Today, I was resting thinking about eternal separation from God and two ideas popped in my head. Missing my son and wife is no comparison to the anguish we would feel without God in our lives. Also, even in our worst trial, God is still with us and it doesn’t even come close to how awful it would feel to never see our Creator again. The pain you feel from your worst trial is incomparable to the pain you would feel from eternal separation.

Equating tangible situations with something we haven’t experienced (hopefully we never have to) is flawed in various ways. For example, Mallory and I have so many new emotions and triggers regarding children, and rightly so. Obviously, certain scenarios couldn’t capture us before Slater and the time we have shared with him.

At the very least, we do get a sense or an idea of what could be when we try and empathize by imagining these events through the lens of the things that we value in our lives and our own experiences. Ultimately, unless our situations perfectly parallel each other, it’s simply not as gripping from the outside perspective.

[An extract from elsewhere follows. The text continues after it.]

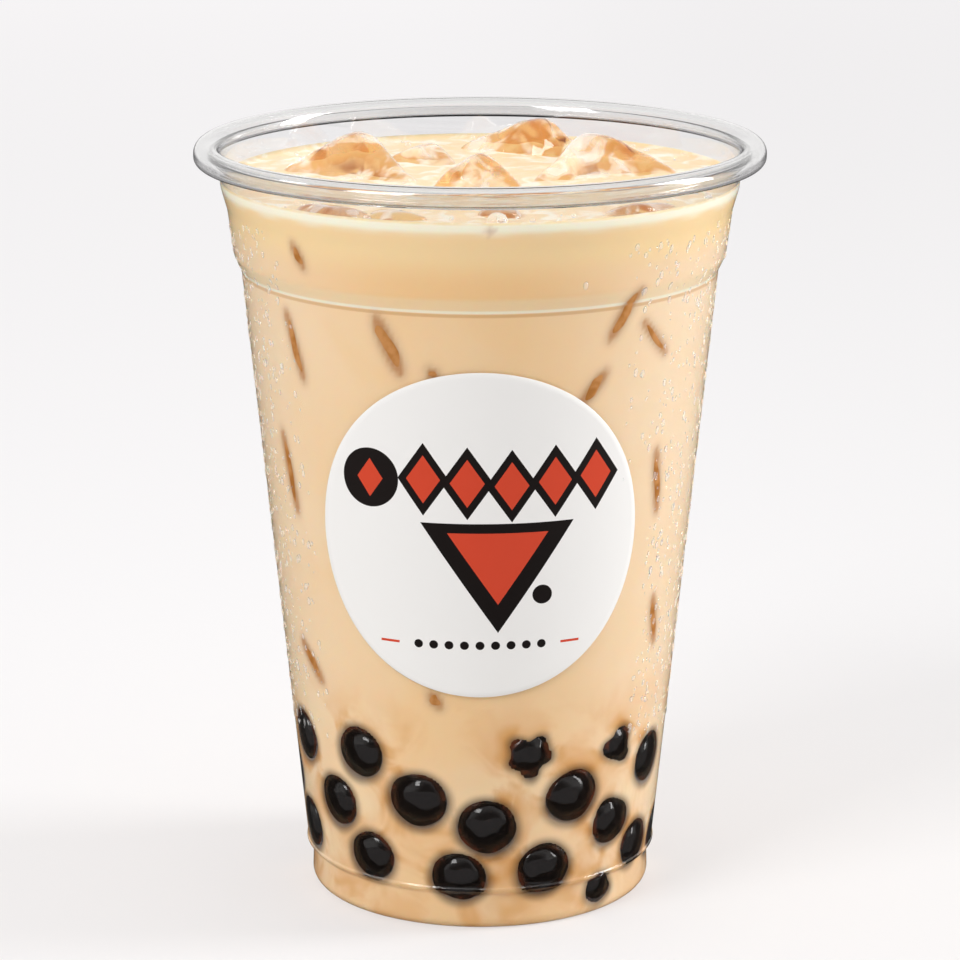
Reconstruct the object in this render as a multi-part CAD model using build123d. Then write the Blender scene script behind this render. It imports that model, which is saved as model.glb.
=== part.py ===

To clarify, you definitely feel for them, but you don’t necessarily share the same pain.

The point I’m trying to make is that you can imagine through life experiences, but you can’t know what it’s like to be without God, and I pray none of us ever have to.

If I could wrap this up with a nice bow of a conclusion, I would say cherish every moment you have and remember the moments without, so when emotions try to dictate responses and knee-jerk reactions that you may regret later, you can dilute them with the way you truly feel about God, family, and friends.

“With God life is an endless hope.

Without God, life is a hopeless end.”

- Bill Bright

“The memories we make with our family is everything.”

- Candace Cameron Bure

“Don’t make friends who are comfortable to be with.

Make friends who will force you to lever yourself up.”